Una ricostruzione dettaglia in 3D della domus di Giulio Polibio, a Pompei. Il Dipartimento di archeologia e storia antica dell’università di Lund, in Svezia, all’interno del Progetto svedese per Pompei, partito nel 2000 sotto la guida di Anne-Marie Leander Touati, ha ampliato le sue attività all’archeologia digitale avanzata. 

Un quartiere di Pompei è stato scansionato durante il lavoro sul campo nel 2011-2012 e i ricercatori svedesi sono anche riusciti a completare una ricostruzione dettagliata della casa del banchiere Cecilio Giocondo. "Combinando le nuove tecnologie con i metodi più tradizionali, possiamo descrivere Pompei con maggior dettaglio e precisione di quanto non fosse possibile in precedenza", dice Nicolò Dell'Unto, archeologo digitale presso l'Università di Lund.

La casa di rivive oggi grazie alla messa in video di un grande studio interdisciplinare coordinato dal Laboratorio di Ricerche Applicate della Soprintendenza Archeologica di Pompei sulla base dei diari di scavo della casa, stilati negli anni ’70, e di altri dati analitici e sperimentali.

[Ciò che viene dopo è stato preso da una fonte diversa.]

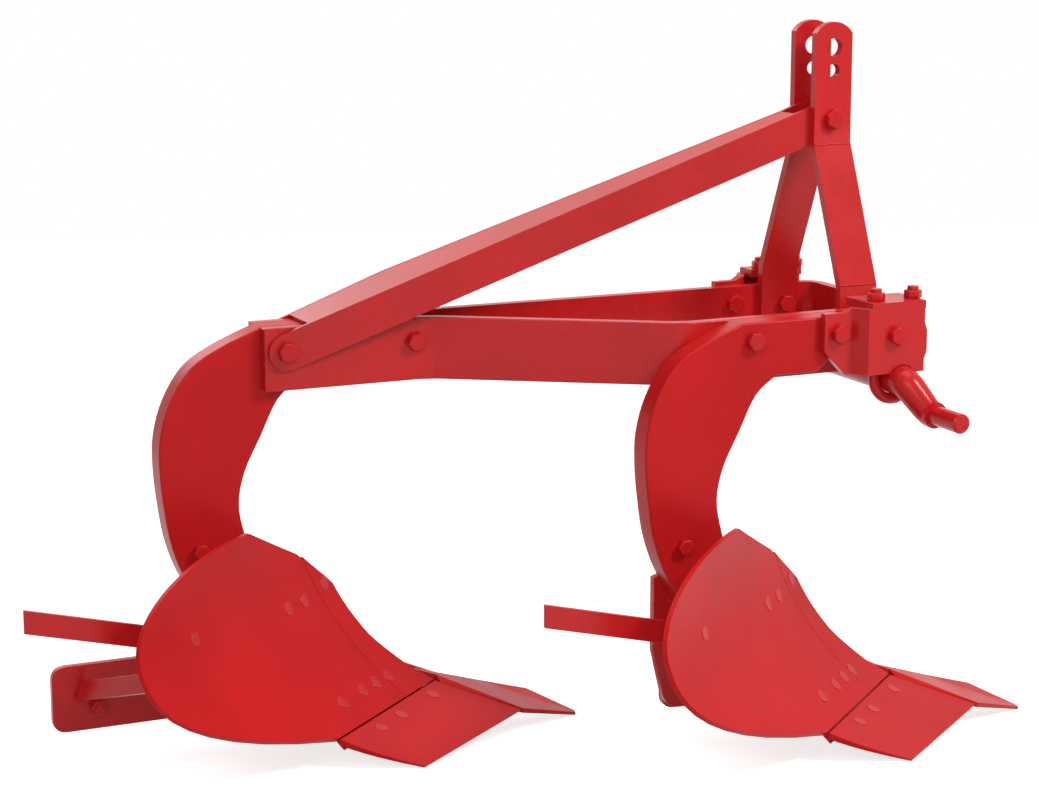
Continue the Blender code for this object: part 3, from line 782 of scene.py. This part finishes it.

L’opera, voluta e commissionata dall’Università di Tokyo nella persona del Prof. Masanori Aoyagi, coaudiuvato dalla dott.ssa Annamaria Ciarallo, responsabile del laboratorio, ha comportato una lunga ed elaborata operazione di restituzione virtuale che ha impegnato 12 fra ricercatori, modellatori e grafici tridimensionali dell’Altair 4, per un totale di oltre 10.000 ore lavoro.

Per l’elaborazione del video è stato effettuato il restauro digitale di decine di affreschi, la ricostruzione virtuale di tutta l’abitazione, l’animazione dell’eruzione e del suo impatto sulla casa.

La complessa opera ricostruttiva è stata visualizzata con un’elaborazione tridimensionale che accompagna lo spettatore alla scoperta degli ambienti della casa, ricostruita fin nei minimi particolari, compreso il puntuale posizionamento degli oggetti di uso quotidiano, così come sono stati ritrovati. Il filmato vuole restituire al visitatore una casa ancora ‘viva’, un attimo prima della catastrofe, illustrandone poi la distruzione ed il ritrovamento; raccontando, cioè, una storia che si può considerare esemplare per l’ intera città antica.